As Ilhan Omar and 80 Muslim organizations demand, President Biden should appoint a US special envoy to better understand and combat anti-Muslim hostility. This office should be well-funded to avoid being purely symbolic. Biden should also listen to Muslim American communities that have responded to his inclusive government initiatives. They are not responsible for the racist narratives the United States has created for them in the name of national security. For their part, Muslim advocacy groups, such as MAPS (Muslim Americans in Public Service) and CAIR, offer many insightful recommendations on how to erase anti-Muslim hostility and challenge white supremacy.

Moreover, the FBI must be accountable for wrongly monitoring Muslims and violating their human right to privacy over the years. The ongoing lawsuit from 2011 alleging that the FBI targeted people based on religion, which has now reached the US Supreme Court, is one salient example of how long Muslims in America have been fighting for justice.

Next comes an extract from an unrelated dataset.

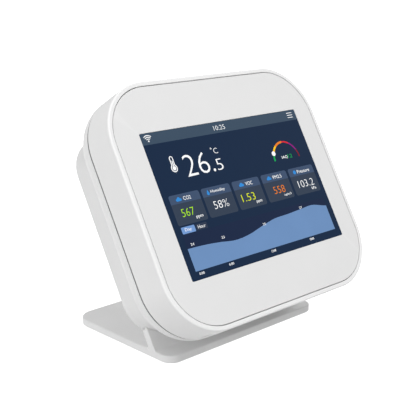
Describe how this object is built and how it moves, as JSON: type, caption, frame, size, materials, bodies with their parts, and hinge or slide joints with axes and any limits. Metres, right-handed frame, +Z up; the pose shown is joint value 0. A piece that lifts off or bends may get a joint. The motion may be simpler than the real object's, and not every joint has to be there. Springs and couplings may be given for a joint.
{
  "type": "air quality monitor",
  "caption": "Desktop air quality monitor: a tilted rounded-square touch-screen head with inner gas, dust and climate sensors that lifts off the tongue of an L-shaped stand.",
  "frame": {"origin": "on the desk surface, under the middle of the object's bounding box", "axes": "+Z up, -Y towards the viewer of the screen, +X to the viewer's right; the face leans back 30 degrees"},
  "size_m": [0.0948, 0.0712, 0.0891],
  "materials": {
    "shell_white": "fine satin moulded",
    "fascia_white": "smooth satin",
    "stand_white": "fine satin moulded",
    "button_white": "satin",
    "screen_glass": "glossy cover glass over a lit display",
    "lcd_black": "smooth",
    "foam_black": "matt foam",
    "bracket_steel": "brushed",
    "flex_amber": "smooth film",
    "board_green": "solder mask",
    "plastic_black": "fine matt",
    "can_tin": "bright tin",
    "sensor_grey": "brushed",
    "sensor_gold": "gold plated",
    "filter_grey": "fine woven mesh",
    "screw_steel": "zinc plated",
    "foot_rubber": "matt"
  },
  "bodies": {
    "stand": {"desk_stand": "stand_white", "foot_pad_1": "foot_rubber", "foot_pad_2": "foot_rubber", "foot_pad_3": "foot_rubber", "foot_pad_4": "foot_rubber"},
    "monitor": {"front_housing": "shell_white", "rear_cover": "shell_white", "front_panel": "fascia_white", "screen_lens": "screen_glass", "lcd_module": "lcd_black", "lcd_foam_pad": "foam_black", "lcd_bracket": "bracket_steel", "lcd_ribbon": "flex_amber", "main_board": "board_green", "lcd_connector": "plastic_black", "wifi_module": "can_tin", "processor": "plastic_black", "pm_sensor_case": "sensor_grey", "co2_sensor": "sensor_gold", "voc_sensor": "can_tin", "pressure_sensor": "can_tin", "humidity_sensor": "plastic_black", "buzzer": "plastic_black", "side_board": "board_green", "board_link": "plastic_black", "usb_socket": "can_tin", "tact_switch": "plastic_black", "dust_filter": "filter_grey", "case_screw_1": "screw_steel", "case_screw_2": "screw_steel", "case_screw_3": "screw_steel", "case_screw_4": "screw_steel", "board_screw_1": "screw_steel", "board_screw_2": "screw_steel", "board_screw_3": "screw_steel", "board_screw_4": "screw_steel", "bracket_screw_1": "screw_steel", "bracket_screw_2": "screw_steel", "bracket_screw_3": "screw_steel", "bracket_screw_4": "screw_steel"},
    "button": {"pair_button": "button_white"},
    "fan": {"pm_fan_rotor": "plastic_black"}
  },
  "joints": [
    {"name": "head_lift", "type": "slide", "parent": "stand", "child": "monitor", "axis": [0, 0.5, 0.866], "range_m": [0, 0.042]},
    {"name": "button_press", "type": "slide", "parent": "monitor", "child": "button", "axis": [-1, 0, 0], "range_m": [0, 0.0006], "stiffness_N_per_m": 500},
    {"name": "fan_spin", "type": "hinge", "parent": "monitor", "child": "fan", "pos_m": [-0.0195, 0.00873, 0.05324], "axis": [0, 0.866, -0.5], "continuous": true}
  ]
}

Simultaneously, there must be restitution to address the severe human rights violations in Guantánamo prison, and perpetrators of torture must be prosecuted and held accountable. If Biden’s condemnation of using torture is more than just lip service, then he should reject the use of torture-derived evidence in US courts by supporting, for example, Al-Nashiri’s petition to end such a policy. The US government should also decide on a date to close Guantánamo prison, thus finally ending two decades of ineffective secret detention centers. Moreover, as the recent withdrawal from Afghanistan showed, Biden so far has failed to acknowledge 20 years of atrocities that the United States has committed in the name of the so-called war on terror. To lead by example on a global scale also means to honestly discuss 20 years of surveilling, arresting, imprisoning, and torturing Muslims both in the United States and abroad.